7. Center of Attention. I’m torn between this and Happier, a pleasant-sounding song that raises the question of whether you’re really better off ditching those friends you think are dragging you down. This one always struck me as a “hit,” and yet they didn’t play it this time. It has one of their most memorable guitar riffs, and it’s a fun singalong. The lyrics apply to almost any toddler and, sadly, a few adults.

8. Careful. The heart and soul of Keep it Together, which came along a few years after L&LF and had a more traditional indie-pop feel with more musical complexity. This one is a gentle reminder to keep an eye out for all the things that can hurt you. The swirling guitars are terrific.

9. Amsterdam. Best breakup song ever, built on a neat harmonics-driven riff (which, I didn’t realize until seeing them live, was played on bass rather than guitar). It’s not really mean, just matter-of-fact. It’s perhaps the most conventional “rock” song they’ve ever played, but it’s still uniquely Guster. (Incidentally, the lyrics in that link are a little off. I’m guessing much of Guster’s audience is too young to have heard of The Shaggs.)

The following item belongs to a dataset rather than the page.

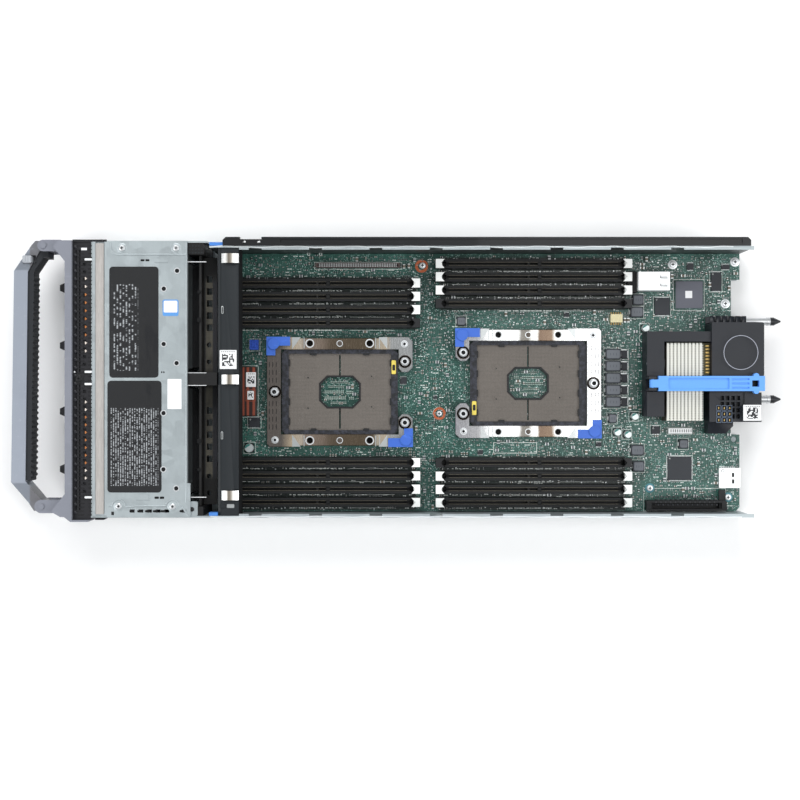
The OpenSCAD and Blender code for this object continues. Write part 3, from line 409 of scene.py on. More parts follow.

10. Come Downstairs and Say Hello. This may be controversial. I’m leaving off Keep it Together‘s excellent titletrack, a simple and eloquent plea for a post-9/11 world. I’m omitting Backyard, which uses overgrown grass and weeds as a metaphor for losing interest. (And I try to avoid singing it every time I pull weeds.) But this one is too good, a song that shifts tempo, mood and instrumentation to portray a pothead who’s trying to snap out of it and get back to normal life. The opening lines alone beautifully paint the image: “Dorothy moves to click her ruby shoes / right in tune with Dark Side of the Moon.” (I’ve always wanted to try that, but who has the time? And I really don’t like the film.

So that’s it — 10 songs to introduce you to Guster if you’re over 25 and haven’t heard of them. Then you’ll be ready for the new one.